The history of the Hamptons is told through its people, from the Native Americans here from time immemorial, to the colonists scratching out farms, to the Revolutionary patriots, to the whalers and fishermen, to the artists arriving in the 19th century and beyond, to the wealthy summer folks. Many of them are still here, memorialized in some of our fascinating cemeteries. We find visiting cemeteries a really interesting way to spend a couple of hours—try it sometime and pay tribute to your Hamptons forebears.Read More
Map: Interesting Cemeteries of the Hamptons
Fort Hill Cemetery
Located on a bluff just west of Montauk Manor, the 30-acre cemetery overlooks Fort Pond and the Atlantic Ocean. Hundreds of Montauketts have been buried here. This was the site of the Montauketts’ crushing defeat by the Narragansetts in 1654. The boulder in the center of the driveway is known as Council Rock, where the Montauketts met.
Indian Burying Ground
This is a small burial ground now within Theodore Roosevelt County Park. The only engraved stone is that of Stephen “Talkhouse” Pharoah, a Montaukett (c. 1821-1879) famous for his 25-50 mile daily round trip walks from Montauk to East Hampton and Sag Harbor. He was exhibited in New York City as “the Last King of the Montauketts,” by PT Barnum, which he wasn’t.
Green River Cemetery
Green River started as a modest burial ground in 1902 for Bonackers. But after Jackson Pollock drove into a tree in 1956, his grave made Green River famous. Since then about 30 writers and painters have been buried near Pollock, some with no connection to the area. When John O'Hara was buried in the cemetery in 1966, Pollock's widow Lee Krasner protested, ''He's not even a summer rental.” Yup, Krasner is there now too, as are Stuart Davis, Elaine de Kooning, Charles Gwathmey, Frank O'Hara and Alan Pakula. Courtney Sale Ross engendered controversy and criticism when she bought 110 grave plots after the death of her CEO husband Steven J. Ross, for hogging the plots.
Cedar Lawn Cemetery
In operation since 1893, this cemetery is nondenominational. Famous interments here include Impressionist painter Childe Hassam, writer Joseph Heller, and Alger Hiss, who was accused of being a Soviet spy.

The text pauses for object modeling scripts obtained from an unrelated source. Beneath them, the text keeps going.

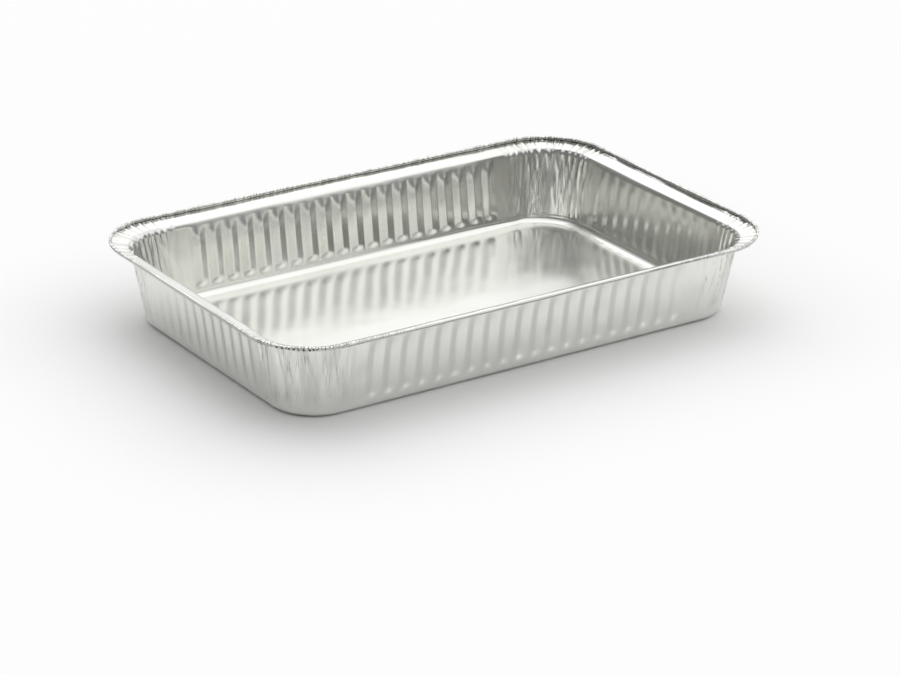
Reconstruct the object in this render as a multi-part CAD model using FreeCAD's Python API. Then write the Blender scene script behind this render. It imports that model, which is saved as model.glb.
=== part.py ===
import FreeCAD, Part
import math
import os
from FreeCAD import Vector

# Rectangular roasting tray pressed from one sheet of aluminium foil: a flat floor, four fluted walls that
# lean outwards, a broad flange that rises towards its edge, and the edge itself curled up into a bead.
# Origin: centre of the floor's underside. X runs along the tray, Y across it, Z up. Sizes are in mm.

length = 320.0                  # over the bead
width = 213.5                   # over the bead
height = 48.0                   # floor's underside to the top of the bead
foil = 0.1

rim_width = 11.4                # edge of the bead to the top of the wall
wall_taper = 6.0                # the floor's outline is this much inside the top of the wall
wall_corner_radius = 26.8       # the same all the way up
base_bend_radius = 5.3          # bend from the floor to the wall
base_bend_flats = 5             # flats that make up this bend

flange_rise = math.radians(10)  # slope of the flange, up towards its edge
lip_radius = 1.5                # bend from the wall to the flange
lip_flats = 3                   # flats that make up this bend
bead_radius = 1.35
bead_turn = math.radians(320)   # how far round the edge is curled
bead_flats = 9                  # flats that make up the curl

long_side_flutes = 20
long_side_pitch = 10.2
short_side_flutes = 11
short_side_pitch = 9.65
flute_bottom = 5.8              # height at which a flute starts
flute_top = 40.6                # height at which it ends
flute_width_top = 7.8
flute_width_bottom = 6.8
flute_end_flats = 3             # flats of the rounded lower end
flute_depth = 1.0               # pressed inwards
flute_flank = math.radians(21)  # slope of its sides against the wall
flute_clearance = 0.2           # the pressing's shape starts this far outside the wall
side_block = 2.2                # depth of the block a side is hollowed from; more than a flute's depth

# The bead's centre and the flange's slope fix where the wall ends and the lip begins.
bead_out = rim_width - bead_radius
bead_height = height - bead_radius
lip_to_bead = bead_radius + lip_radius + math.sin(flange_rise) * (bead_out - lip_radius)
wall_top = bead_height - lip_to_bead / math.cos(flange_rise)
wall_lean = math.atan2(wall_taper, wall_top)
bend_top = base_bend_radius * (1 - math.sin(wall_lean))
corners = ((1, 1), (-1, 1), (-1, -1), (1, -1))


def planar(points):
    return Part.Face(Part.makePolygon(points + points[:1]))


def half_spans(z):
    """Half length and half width of the wall's outer face at one height."""
    shrink = rim_width + wall_taper * (1 - z / wall_top)
    return length / 2 - shrink, width / 2 - shrink


def corner_centre(quarter, z):
    """Centre of the wall's rounding at one corner."""
    sx, sy = corners[quarter]
    half_length, half_width = half_spans(z)
    return Vector(sx * (half_length - wall_corner_radius), sy * (half_width - wall_corner_radius), z)


def corner_arc(quarter, radius, z):
    """Quarter circle about the centre of one corner."""
    points = []
    for part in (0, 0.5, 1):
        angle = math.radians(90 * (quarter + part))
        spoke = Vector(radius * math.cos(angle), radius * math.sin(angle), 0)
        points.append(corner_centre(quarter, z) + spoke)
    return Part.Arc(*points).toShape()


def run_round(section, z):
    """A section, with X outwards from the wall's outer face, turned round the corners and run between them."""
    pieces = []
    for quarter in range(4):
        centre = corner_centre(quarter, z)
        axis = Vector(centre.x, centre.y, 0)
        start = section.copy()
        start.translate(Vector(wall_corner_radius, 0, 0))
        start.rotate(Vector(0, 0, 0), Vector(0, 0, 1), 90 * quarter)
        start.translate(axis)
        pieces.append(start.revolve(axis, Vector(0, 0, 1), 90))
        end = start.copy()
        end.rotate(axis, Vector(0, 0, 1), 90)
        pieces.append(end.extrude(corner_centre((quarter + 1) % 4, z) - centre))
    return pieces


def offset_outline(points, distance):
    """Closed outline with each edge moved outwards; its points run anticlockwise."""
    moved = []
    for index, point in enumerate(points):
        before = point - points[index - 1]
        after = points[(index + 1) % len(points)] - point
        first = Vector(before.y, -before.x, 0).normalize()
        second = Vector(after.y, -after.x, 0).normalize()
        moved.append(point + (first + second) * (distance / (1 + first.dot(second))))
    return moved


def flute(growth):
    """Pressing for one flute, in the wall's own plane: X across, Y up the wall, Z inwards."""
    half_top = flute_width_top / 2
    half_bottom = flute_width_bottom / 2
    top = flute_top / math.cos(wall_lean)
    turn = flute_bottom / math.cos(wall_lean) + half_bottom
    outline = [Vector(half_top, top, 0), Vector(-half_top, top, 0)]
    for flat in range(flute_end_flats + 1):
        angle = math.pi * (1 + flat / flute_end_flats)
        outline.append(Vector(half_bottom * math.cos(angle), turn + half_bottom * math.sin(angle), 0))
    rings = []
    for depth in (-flute_clearance, flute_depth + growth):
        ring = offset_outline(outline, growth / math.sin(flute_flank) - depth / math.tan(flute_flank))
        rings.append([point + Vector(0, 0, depth) for point in ring])
    outer, inner = rings
    faces = [planar(outer), planar(inner)]
    for index in range(len(outline)):
        faces.append(planar([outer[index - 1], outer[index], inner[index], inner[index - 1]]))
    return Part.makeSolid(Part.makeShell(faces))


def side_wall(count, pitch, quarter):
    """One flat side of the wall with its row of flutes, facing +Y, between the corners at both its ends."""
    outline = []
    for z, order in ((bend_top, (1, -1)), (wall_top, (-1, 1))):
        half_length, half_width = half_spans(z)
        across, reach = (half_length, half_width) if quarter % 2 == 0 else (half_width, half_length)
        outline += [Vector(side * (across - wall_corner_radius), reach, z) for side in order]
    foot = half_spans(0)[1 - quarter % 2]
    shells = []
    for growth in (0, foil):
        face = planar(outline)
        face.translate(Vector(0, -growth, 0))
        pressings = []
        for index in range(count):
            pressing = flute(growth)
            pressing.rotate(Vector(0, 0, 0), Vector(1, 0, 0), 90 - math.degrees(wall_lean))
            pressing.translate(Vector((index - (count - 1) / 2) * pitch, foot, 0))
            pressings.append(pressing)
        block = face.extrude(Vector(0, growth - side_block, 0))
        shells.append(block.cut(pressings))
    return shells[0].cut(shells[1])


def wall():
    """Four fluted sides and four plain slanted corners."""
    pieces = []
    rows = ((long_side_flutes, long_side_pitch), (short_side_flutes, short_side_pitch))
    for quarter in range(4):
        side = side_wall(*rows[quarter % 2], quarter)
        side.rotate(Vector(0, 0, 0), Vector(0, 0, 1), 90 * quarter)
        outer, inner = [corner_arc(quarter, wall_corner_radius - step, bend_top) for step in (0, foil)]
        ends = [Part.makeLine(outer.firstVertex().Point, inner.firstVertex().Point),
                Part.makeLine(outer.lastVertex().Point, inner.lastVertex().Point)]
        strip = Part.Face(Part.Wire([outer, ends[1], inner, ends[0]]))
        slant = corner_centre(quarter, wall_top) - corner_centre(quarter, bend_top)
        pieces += [side, strip.extrude(slant)]
    return pieces


def bend(centre, radius, start, end, flats):
    """Points round a bend in the section's plane."""
    points = []
    for flat in range(flats + 1):
        angle = start + (end - start) * flat / flats
        points.append(centre + Vector(radius * math.cos(angle), 0, radius * math.sin(angle)))
    return points


def rim():
    """Lip, flange and bead."""
    lip = Vector(lip_radius, 0, wall_top)
    bead = Vector(bead_out, 0, bead_height)
    lip_end = math.pi / 2 + flange_rise
    bead_start = flange_rise - math.pi / 2
    sides = []
    for lip_size, bead_size in ((lip_radius, bead_radius), (lip_radius + foil, bead_radius - foil)):
        run = bend(lip, lip_size, math.pi, lip_end, lip_flats)
        run += bend(bead, bead_size, bead_start, bead_start + bead_turn, bead_flats)
        sides.append(run)
    under, upper = sides
    return run_round(planar(under + upper[::-1]), wall_top)


def floor():
    """Flat floor and the bend that turns it up into the wall."""
    centre = Vector(-base_bend_radius * math.cos(wall_lean), 0, base_bend_radius)
    outer = bend(centre, base_bend_radius, -math.pi / 2, -wall_lean, base_bend_flats)
    inner = bend(centre, base_bend_radius - foil, -math.pi / 2, -wall_lean, base_bend_flats)
    inner[-1] = outer[-1] - Vector(foil, 0, 0)
    pieces = run_round(planar(outer + inner[::-1]), bend_top)
    outline = []
    for quarter in range(4):
        arc = corner_arc(quarter, wall_corner_radius + centre.x, bend_top)
        following = corner_arc((quarter + 1) % 4, wall_corner_radius + centre.x, bend_top)
        outline += [arc, Part.makeLine(arc.lastVertex().Point, following.firstVertex().Point)]
    plate = Part.Face(Part.Wire(outline)).extrude(Vector(0, 0, foil))
    plate.translate(Vector(0, 0, -bend_top))
    return pieces + [plate]


pieces = floor() + wall() + rim()
tray = pieces[0].fuse(pieces[1:]).removeSplitter()
os.makedirs("parts", exist_ok=True)
tray.exportStep("parts/foil_tray.step")
print("solids", len(tray.Solids), "valid", tray.isValid(), "volume mm3", round(tray.Volume, 1))
print("wall from", round(bend_top, 2), "to", round(wall_top, 2), "box", tray.BoundBox)
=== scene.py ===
import bpy
import math
from mathutils import Matrix, Vector


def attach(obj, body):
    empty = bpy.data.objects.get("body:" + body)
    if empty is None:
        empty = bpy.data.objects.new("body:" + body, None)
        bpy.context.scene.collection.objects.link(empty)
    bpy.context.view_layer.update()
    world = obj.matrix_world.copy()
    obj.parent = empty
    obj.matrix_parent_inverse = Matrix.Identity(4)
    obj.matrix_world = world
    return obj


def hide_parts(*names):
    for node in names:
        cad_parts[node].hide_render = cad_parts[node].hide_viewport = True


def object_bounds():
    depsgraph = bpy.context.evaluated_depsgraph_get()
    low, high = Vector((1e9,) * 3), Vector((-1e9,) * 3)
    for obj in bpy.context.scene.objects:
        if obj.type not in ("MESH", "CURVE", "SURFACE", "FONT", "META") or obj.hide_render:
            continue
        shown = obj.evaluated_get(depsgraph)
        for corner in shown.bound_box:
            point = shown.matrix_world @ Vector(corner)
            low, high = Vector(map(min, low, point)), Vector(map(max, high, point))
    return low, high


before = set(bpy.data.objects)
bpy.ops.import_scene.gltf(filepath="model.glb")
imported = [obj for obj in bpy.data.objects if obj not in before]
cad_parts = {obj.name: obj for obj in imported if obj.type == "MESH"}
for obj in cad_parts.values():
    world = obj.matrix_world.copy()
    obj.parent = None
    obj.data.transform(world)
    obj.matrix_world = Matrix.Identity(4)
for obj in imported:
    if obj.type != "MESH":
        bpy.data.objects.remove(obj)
cadLow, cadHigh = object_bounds()
mm = 0.001

# The sheet's own sizes; the overall sizes come from the frame.
tray = {
    "rimWidth": 11.4 * mm,          # edge of the bead to the top of the wall
    "wallTaper": 6.0 * mm,
    "cornerRadius": 26.8 * mm,      # of the wall, the same all the way up
    "bendRadius": 5.3 * mm,
    "flangeRise": math.radians(10),
    "lipRadius": 1.5 * mm,
    "beadRadius": 1.35 * mm,
    "thickness": 0.1 * mm,
}
length, width, height = cadHigh - cadLow
beadOut = tray["rimWidth"] - tray["beadRadius"]
beadUp = height - tray["beadRadius"]
flangeClimb = math.sin(tray["flangeRise"]) * (beadOut - tray["lipRadius"])
lipToBead = tray["beadRadius"] + tray["lipRadius"] + flangeClimb
wallTop = beadUp - lipToBead / math.cos(tray["flangeRise"])
wallLean = math.atan2(tray["wallTaper"], wallTop)
bendTop = tray["bendRadius"] * (1 - math.sin(wallLean))


class Wire:
    # One output of a node, or the bare tree; sums on it add nodes.
    def __init__(self, tree, socket=None):
        self.tree = tree
        self.socket = socket

    def node(self, kind, settings=None, values=None, out=0):
        made = self.tree.nodes.new(kind)
        for name, value in (settings or {}).items():
            setattr(made, name, value)
        shown = [socket for socket in made.inputs if socket.enabled]
        for name, value in (values or {}).items():
            socket = shown[name] if isinstance(name, int) else next(s for s in shown if s.name == name)
            if isinstance(value, Wire):
                self.tree.links.new(value.socket, socket)
            else:
                socket.default_value = value
        given = {socket.name if isinstance(out, str) else place: socket
                 for place, socket in enumerate(socket for socket in made.outputs if socket.enabled)}
        return Wire(self.tree, given.get(out))

    def math(self, operation, *others):
        return self.node("ShaderNodeMath", {"operation": operation}, dict(enumerate((self, *others))))

    def __add__(self, other):
        return self.math("ADD", other)

    def __sub__(self, other):
        return self.math("SUBTRACT", other)

    def __mul__(self, other):
        return self.math("MULTIPLY", other)

    def __truediv__(self, other):
        return self.math("DIVIDE", other)

    def __mod__(self, other):
        return self.math("FLOORED_MODULO", other)

    def __rsub__(self, other):
        return self.node("ShaderNodeMath", {"operation": "SUBTRACT"}, {0: other, 1: self})

    __radd__ = __add__
    __rmul__ = __mul__

    def held(self, low=0.0, high=1.0):
        return self.math("MAXIMUM", low).math("MINIMUM", high)

    def eased(self, low, high):
        return self.node("ShaderNodeMapRange", {"interpolation_type": "SMOOTHSTEP"},
                         {"Value": self, "From Min": low, "From Max": high})

    def vector(self, operation, *others, out=0):
        values = dict(enumerate((self, *others)))
        return self.node("ShaderNodeVectorMath", {"operation": operation}, values, out)

    def parts(self):
        return [self.node("ShaderNodeSeparateXYZ", values={0: self}, out=axis) for axis in "XYZ"]

    def joined(self, x, y, z):
        return self.node("ShaderNodeCombineXYZ", values={"X": x, "Y": y, "Z": z})


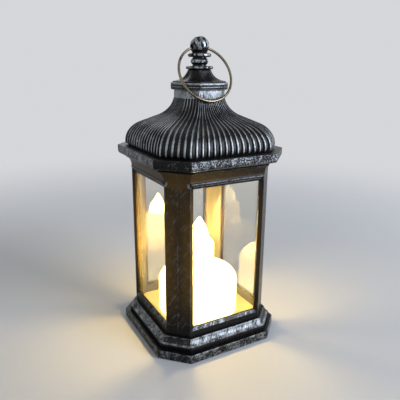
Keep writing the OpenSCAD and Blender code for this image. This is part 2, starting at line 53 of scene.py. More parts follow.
WINDOW_HW = 32.1
SILL_Z = 27.2
HEAD_Z = 150.8
INSIDE_HW = 46.2
EAVE_Z = 175.5
ROOF_HW = 55.6
NECK_HW = 19.2
NECK_Z = 224.4
NECK_TOP_T = 3
SCREW_HOLE_R = 1.6
BAND_FOOT_Z = 217.6
SIDE_RIBS = 14
CORNER_RIBS = 5
RIB_DEPTH = 1.4
NECK_GROOVE = 0.4
SHELL_T = 2
OGEE_R = 20
OGEE_SLOPE = 24.5
OGEE_TOP_Z = 221
OGEE_FOOT_Z = 178.5
DECK_Z = 16.6
CANDLE_R = 37.4
CANDLE_Z = 60
CANDLE_ROUND_R = 12
CANDLE_CROWN = 15
CANDLE_WALL = 1.8
CUP_R = 14.5
CUP_Z = 86.5
FLAME_R = 9.8
FLAME_Z = 108.5
EYE_Z = 258.7
EYE_SAG = 0.64
RING_R = 24.4
WIRE_R = 1.1
RING_LEAN = 27.2


# ---------------------------------------------------------------- meshes

def new_piece(name, bm, body, materials, replaced):
    """A finished piece from a bmesh in metres, which rides on body and stands for CAD nodes."""
    mesh = bpy.data.meshes.new(name)
    bm.to_mesh(mesh)
    bm.free()
    obj = bpy.data.objects.new(name, mesh)
    scene.collection.objects.link(obj)
    for material in materials:
        mesh.materials.append(material)
    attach(obj, body)
    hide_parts(*replaced)
    return obj


def ring_edges(bm, ring):
    """The edges of a closed ring of points."""
    return [bm.edges.get((a, b)) for a, b in zip(ring, ring[1:] + ring[:1])]


def next_ring(bm, ring):
    """A ring of points extruded from the last one, in the same order."""
    made = bmesh.ops.extrude_edge_only(bm, edges=ring_edges(bm, ring))["geom"]
    new = {g for g in made if isinstance(g, bmesh.types.BMVert)}
    return [next(e.other_vert(v) for e in v.link_edges if e.other_vert(v) in new) for v in ring]


def face_out(bm):
    """Turns all faces outwards."""
    bmesh.ops.recalc_face_normals(bm, faces=bm.faces)


def shade_smooth(bm, sharp_angle=180):
    """Smooth shading, but for the edges that turn by more than sharp_angle degrees."""
    for f in bm.faces:
        f.smooth = True
    for e in bm.edges:
        e.smooth = not (e.is_manifold and e.calc_face_angle(0) > math.radians(sharp_angle))


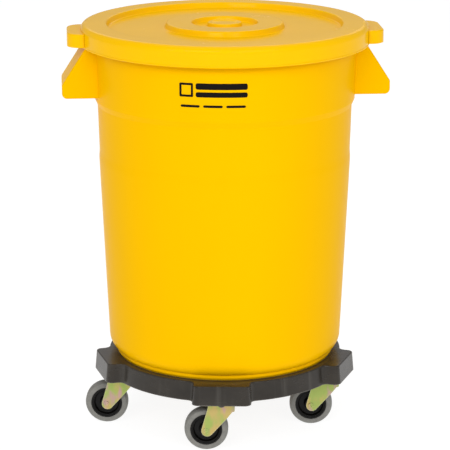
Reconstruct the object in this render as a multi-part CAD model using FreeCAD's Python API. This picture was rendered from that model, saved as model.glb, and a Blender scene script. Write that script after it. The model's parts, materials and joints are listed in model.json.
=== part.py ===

Most Holy Trinity Catholic Cemetery
A number of members of the Bouvier family, Jacqueline Kennedy Onassis’ family, are buried here, including her father, some of her grandparents and great-grandparents, as well as her aunt Edith “Big Edie” Ewing Bouvier Beale, immortalized in Grey Gardens. Philip Barry Sr, playwright, who wrote "The Philadelphia Story" and "Holiday" is also buried here.
North End Cemetery
North End Cemetery is home to the graves of East Hampton residents who served in the wars of Independence, 1812, Civil War and both World Wars.
South End Cemetery
South End is the oldest graveyard in East Hampton. The oldest original headstone is that of Thomas James, who died in 1696. (Lion Gardiner, who is also buried here, died in 1663 but his marker dates from 1886.) There are plenty of Gardiners to be found here as well as many of the first families of East Hampton. Possibly the most famous inhabitants are Sara and Gerald Murphy, 1920s social scenesters, artist and model, and inspiration for F. Scott Fitzgerald characters Nicole and Dick Driver in Tender is the Night.
Presbyterian Church Cemetery
Names on the graves here read like the history of Shelter Island from colonial times to the present: Manwaring, Congdon, Dering, Chase, Bowditch, Dickerson, Gardiner, Cartwright, Tuthill and more.
North Sea Burying Ground
Headstones here date from the mid-18th century and some plots feature elaborate Victorian ironwork. Emma Rose Elliston, who died in 1933 and spent her childhood aboard the whale ship of her father, Capt. Jetur R. Rose, is buried here.
North End Graveyard and Burial Ground
The North End Graveyard was opened by Southampton Town in the early 1700s. The earliest surviving interment is that of John Heldreth, whose headstone reads: “Here lyes the body of John Heldreth Deseseed October the first 1722 eaged about 20 year.” Many Revolutionary War soldiers are buried here.
Old Southampton Burial Ground
Dating from around 1655 to 1897, the Old Southampton Burial Ground contains some of Southampton’s earliest inhabitants. There aren’t many headstones left—some were wooden and some graves were unmarked. The oldest grave is that of Edward Howell (1655); others from the 17th century period include Thurston Raynor (1667), John Woodruffe (1670) and Abigail Halsey (1696).
Opened in 1885, this nondenominational cemetery is the final resting place of boxer Jack Dempsey, ABC sports and news honcho Roone Arledge, and Patricia Kennedy Lawford, sister of John F. Kennedy.